- Origin: Buenos Aires, Argentina
- Genres: alternative rock, art rock, Tango music, electronic music, jazz rock, soul music
- Years active: 1999–2004 / 2010-present
- Label: Constitution Music
- Members: Max Masri Diego S. Velázquez Aldo Di Paolo Fernando Santodomingo Ezequiel Sottile
- Website: www.tangocrisis.com

= Tangocrisis =

Tangocrisis, previously known as 020 (or zero2zero) is an Argentine rock / pop / fusion band from Buenos Aires, and one of very few to introduce tango elements in a rock context. The project was conceived as 020 in early 1999 by producer and composer Max Masri and composer and guitarist Diego S. Velázquez. .

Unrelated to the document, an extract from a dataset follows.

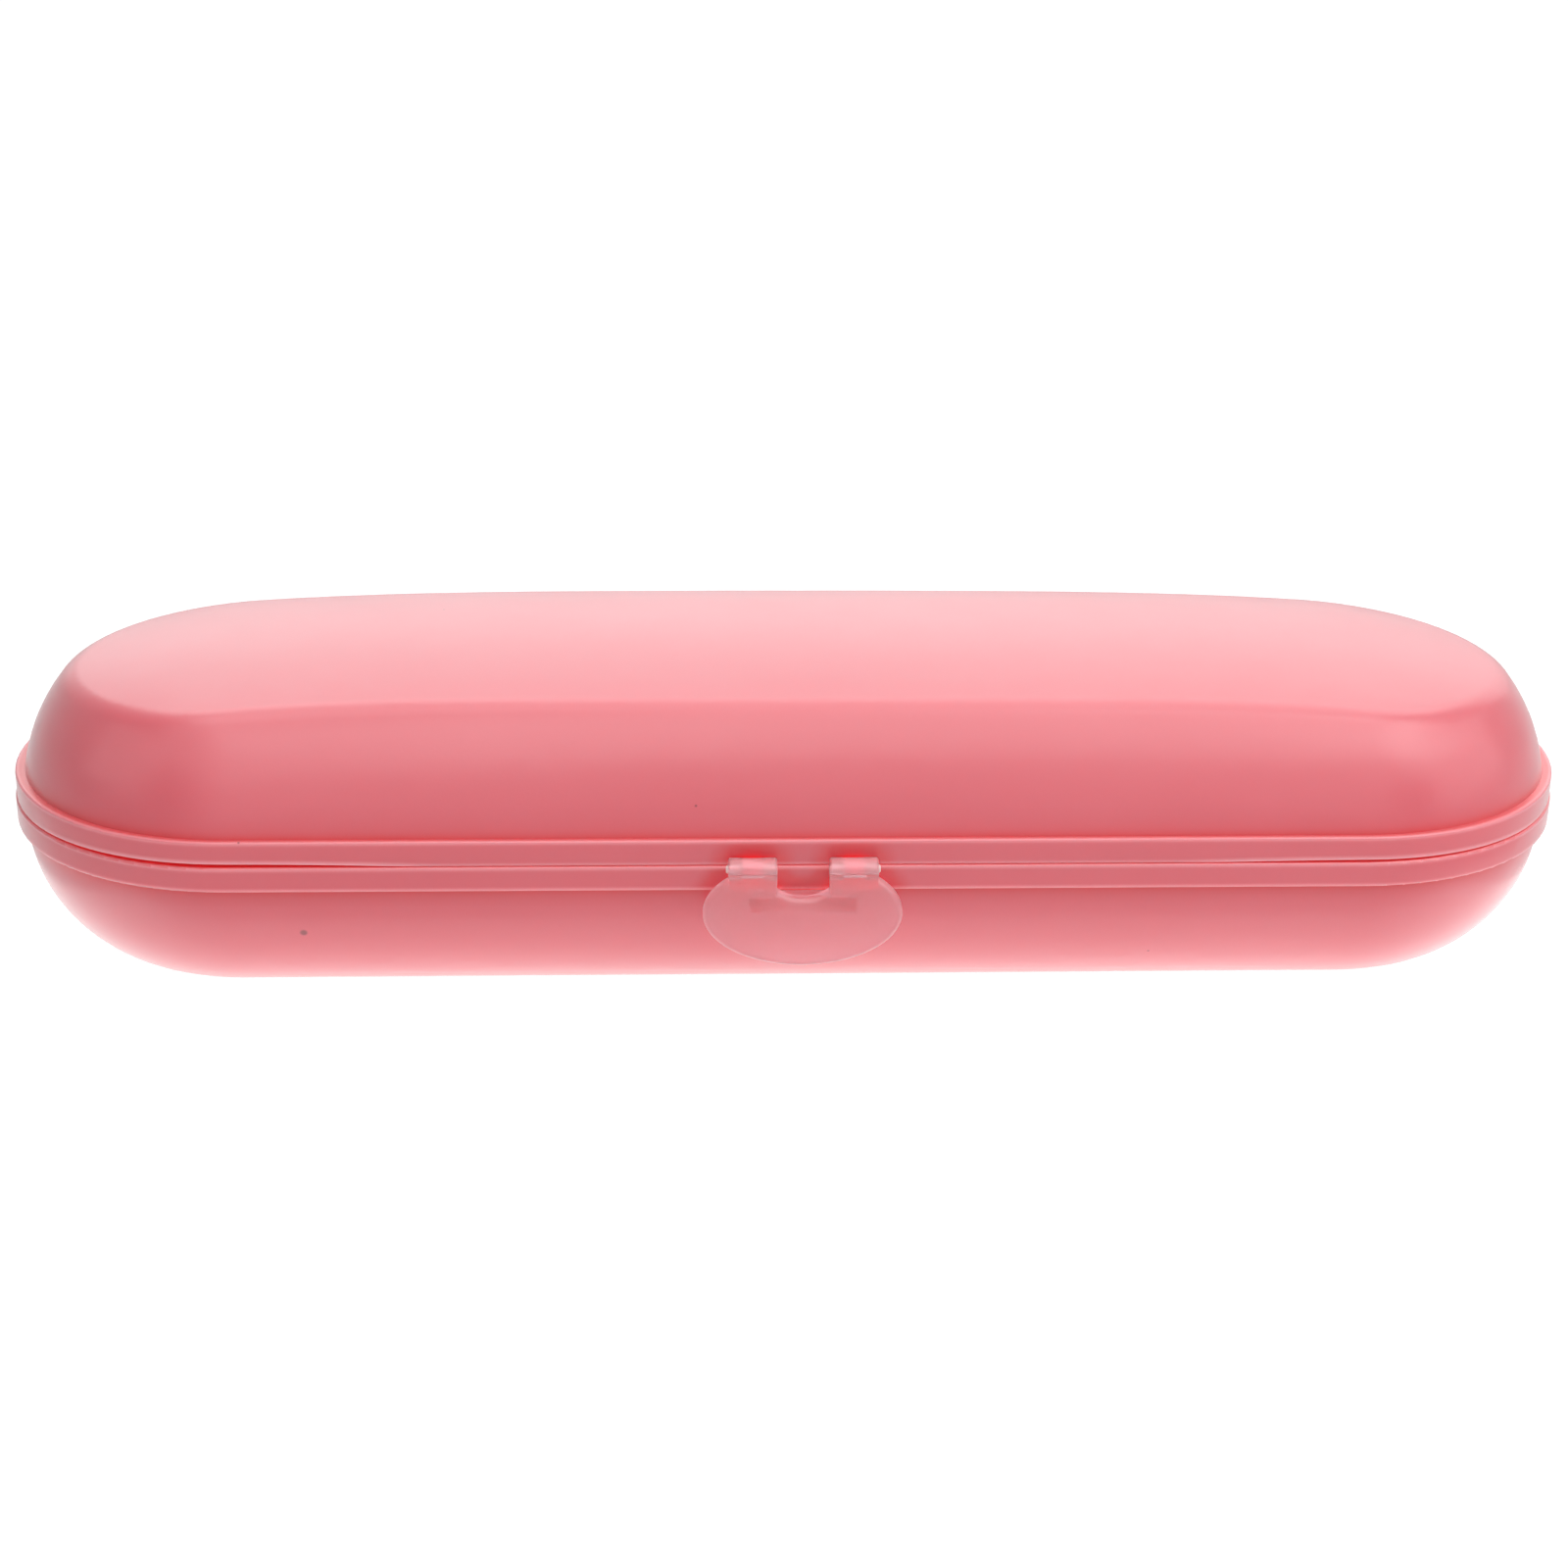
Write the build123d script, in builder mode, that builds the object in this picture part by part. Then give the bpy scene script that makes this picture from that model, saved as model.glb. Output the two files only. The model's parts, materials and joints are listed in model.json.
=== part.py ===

020 released a full studio album in 2002 named End of Illusions. According to several interviews gave by Max and Diego, the band is being reformed with the name Tangocrisis after a 7-year long hiatus, primarily due to Tanghetto's touring and recording .

== End of Illusions ==
In 2001 Masri and Velázquez recruited several musicians to produce the band's debut album and to start performing live. The result of 11 months of recording sessions was the concept album End of Illusions, released in December 2002. The underlying concept of the release was the Argentine crisis of 2001-2002.

In spite of early commercial success, the band disbanded due primarily to lack of support from the very members of the group, who became heavily involved with (then) side project Tanghetto, the album drew the attention of many journalists and music critics of Argentina and other South American countries for its blend of art rock and tango nuevo and its lyrical content focused in social commentary and criticism of negatively perceived mass behaviours and group thinking.

In different interviews 020 / Tangocrisis acknowledged several influences within and outside the music industry in their lyrical content, such as Pink Floyd, The Clash, Bob Marley, Erich Fromm, Aldous Huxley and George Orwell.

020 is known for having played live just on few occasions, during 2003 and 2004.

== Reforming in 2010 as Tangocrisis ==
In several interviews given by Max Masri in 2010 and 2011 he mentioned the fact that 020 was to reform. The name chosen for the reunion is Tangocrisis (after Tanghetto's song, the latter named after the 2001 crisis). However, the titles of new songs and a certain date for release of new material are still undisclosed. According to Max Masri, the new album will be "even more rock-oriented and song-oriented than End of Illusions, still keeping the tango features that made up the personality and, somehow, uniqueness of the band". The new album would be released someday.